Now he adds, and according to the judgments of the Gentiles which are round about you Here the Prophet seems to blame what otherwise and in many places is praised. For the Jews ought to be separate from the Gentiles, so that they might worship God in purity, and the Prophets often expostulate with them because they followed the judgments or statutes of the Gentiles. On these words I have said nothing, because they occur often, and it has been already shown in many places why God calls his judgments laws. Some distinguish between judgments and statutes, because judgments belong to mortals, and statutes to ceremonies. But this distinction is not everywhere observed. But God, in very many places, commends the precepts of his law, since he shows that nothing necessary to a complete system of teaching was omitted. But. this name is sometimes transferred to perverse rites and vicious superstitions, so that to walk in the judgments of the Gentiles, is to corrupt oneself with their perverse morals. As I have said already, the Jews were often condemned by the Prophets because they gave themselves up to the corruptions of the Gentiles.

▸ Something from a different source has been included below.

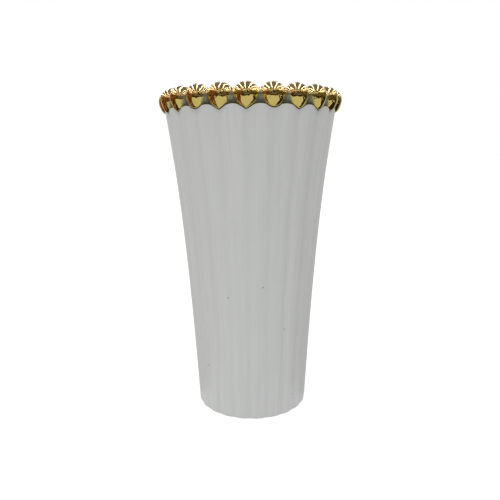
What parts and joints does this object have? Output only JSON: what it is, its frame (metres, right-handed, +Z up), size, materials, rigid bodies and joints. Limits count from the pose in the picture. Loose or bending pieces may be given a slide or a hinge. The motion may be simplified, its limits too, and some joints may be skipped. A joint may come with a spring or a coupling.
{
  "type": "fluted vase",
  "caption": "Tall flaring ribbed porcelain vase with a scalloped lip and a ring of mirror-gilt beads set along it.",
  "frame": {"origin": "middle of the foot, on the surface the vase stands on", "axes": "+Z up along the vase's own axis; a valley between two ribs and the first bead face -Y"},
  "size_m": [0.1656, 0.1674, 0.3],
  "materials": {
    "porcelain_glaze": "soft gloss white glaze",
    "gold_lustre": "mirror-bright gold lustre over glazed porcelain"
  },
  "bodies": {
    "root": {"vase_body": "porcelain_glaze", "rim_bead_01": "gold_lustre", "rim_bead_02": "gold_lustre", "rim_bead_03": "gold_lustre", "rim_bead_04": "gold_lustre", "rim_bead_05": "gold_lustre", "rim_bead_06": "gold_lustre", "rim_bead_07": "gold_lustre", "rim_bead_08": "gold_lustre", "rim_bead_09": "gold_lustre", "rim_bead_10": "gold_lustre", "rim_bead_11": "gold_lustre", "rim_bead_12": "gold_lustre", "rim_bead_13": "gold_lustre", "rim_bead_14": "gold_lustre", "rim_bead_15": "gold_lustre", "rim_bead_16": "gold_lustre", "rim_bead_17": "gold_lustre", "rim_bead_18": "gold_lustre", "rim_bead_19": "gold_lustre", "rim_bead_20": "gold_lustre", "rim_bead_21": "gold_lustre", "rim_bead_22": "gold_lustre"}
  },
  "joints": []
}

Here, therefore, the Prophet says, that they had not done according to the judgments of the Gentiles But he understands that in this particular, also, they had surpassed the madness of the Gentiles, because they had not embraced the law of God so as to remain constantly in obedience to it. For we saw in the second chapter of Jeremiah, (Jeremiah 2:10, 11,) that the Gentiles were obstinate in their madness. Although that was not praiseworthy, yet God deservedly blames his people because they held him in less honor than the Gentiles did their idols. For we know how obstinately the nations were fixed in their superstitions, for they did not change their religion except by some violent impulse, just as if heaven and earth were shaken together. Since, therefore, the religion of each was firm and fixed, God accuses the Jews of trifling deservedly, because they inclined towards the errors and madness of the heathen. This, therefore, is Ezekiel’s meaning when he says, the Jews had not done according to the statutes of the Gentiles: as if he had said, they should have looked at the Gentiles, and as they saw them obstinately worshipping idols, so they should have persisted in my law and in pure worship. But while the obstinacy of the Gentiles was so great that they could not be torn away from their own superstition, my people, says he, have perfidiously declined from me and my law by rash impulse, and without necessity for it. Now, therefore, we perceive why the Prophet adds this to their crimes, that the people had not walked after the judgments or manners of the Gentiles. Hence they might have perceived, that what men had once embraced they ought not lightly to have thrown away, because when we are suddenly and easily turned aside in the matter of the worship of God, it is certain that we have never put forth living roots. Since, then, the Gentiles instructed the Jews in their duty, their crime became more detestable.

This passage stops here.